A recent address by Yasha Levine's was broadcast on C-Span 2 (Link) in which he talked about his book, "Surveillance Valley." And in it he made a revelation which may be widely known but was news to me. The famous TOR, which is touted as a network by which one can avoid surveillance, is actually funded by U.S. government agencies. Here's an excerpt from Mr. Levine's website, Fact-checking the Tor Project's government ties, to wit:
The Tor Project, a private non-profit that underpins the dark web and enjoys cult status among privacy activists, is almost 100% funded by the US government. In the process of writing my book Surveillance Valley, I was able to obtain via FOIA roughly 2,500 pages of correspondence — including strategy sessions and contracts and budgets and status updates — between the Tor Project and its main funder, a CIA spinoff now known as the Broadcasting Board of Governors (BBG), an agency that oversees America's foreign broadcasting operations like Radio Free Asia and Radio Free Europe.
I obtained the documents in 2015. By then I had already spent a couple of years doing extensive reporting on Tor's deeply conflicted ties to the regime change wing of the U.S. government. By following the money, I discovered that Tor was not grassroots. I was able to show that despite its radical anti-government cred, Tor was almost 100% funded by three U.S. national security agencies: the Navy, the State Department and the BBG. Tor was military contractor with its own government contractor number — a privatized extension of the very same government that it claimed to be fighting.
That probably caught a lot of TOR proponents off guard. More:
The Electronic Frontier Foundation held up Tor as the digital equivalent of the First Amendment. The ACLU backed it. Fight for the Future, the hip Silicon Valley activist group, declared Tor to be “NSA-proof.” Edward Snowden held it up as an example of the kind of grassroots privacy technology that could defeat government surveillance online, and told his followers to use it. Prominent award-winning journalists from Wired, Vice, The Intercept, The Guardian and Rolling Stone — including Laura Poitras, Glenn Greenwald and Andy Greenberg — all helped pump up Tor's mythical anti-state rebel status.
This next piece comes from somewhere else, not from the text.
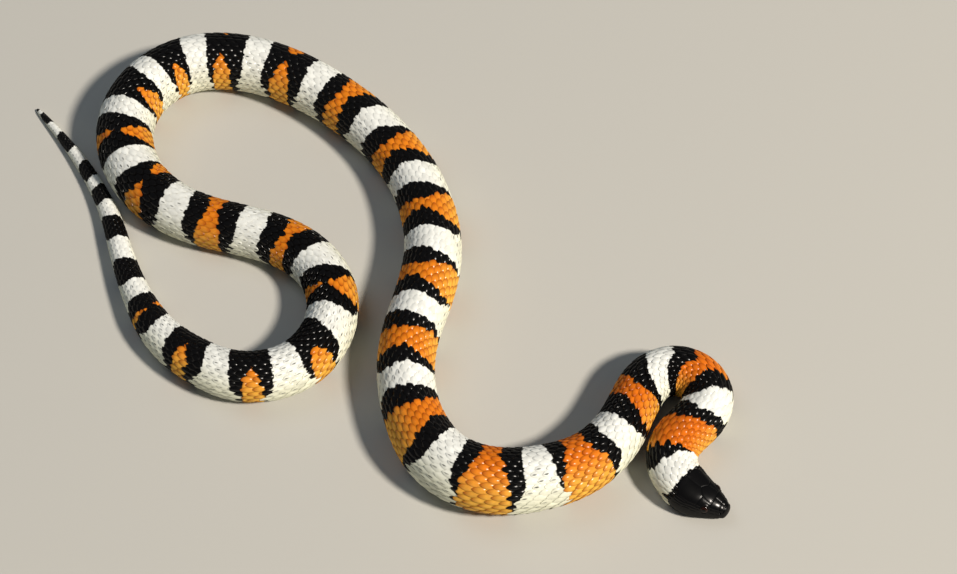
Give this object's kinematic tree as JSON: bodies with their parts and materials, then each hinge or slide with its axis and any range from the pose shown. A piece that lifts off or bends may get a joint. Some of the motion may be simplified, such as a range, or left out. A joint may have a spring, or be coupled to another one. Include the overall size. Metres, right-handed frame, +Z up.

Even Daniel Ellsberg, the legendary whistleblower, was convinced that Tor was vital to the future of democracy. Anyone who questioned this narrative and pointed to Tor's lavish government support was attacked, ridiculed, smeared and hounded into silence. I know because that's what Tor supporters tried to do to me.
But the facts wouldn't go away.
The initial evidence that I had gathered in my reporting left little room for doubt about Tor's true nature as foreign policy weapon of the U.S. government. But the box of FOIA documents I received from the BBG took that evidence to a whole new level.
Looks like anyone thinking TOR would help avoid government surveillance is out of luck.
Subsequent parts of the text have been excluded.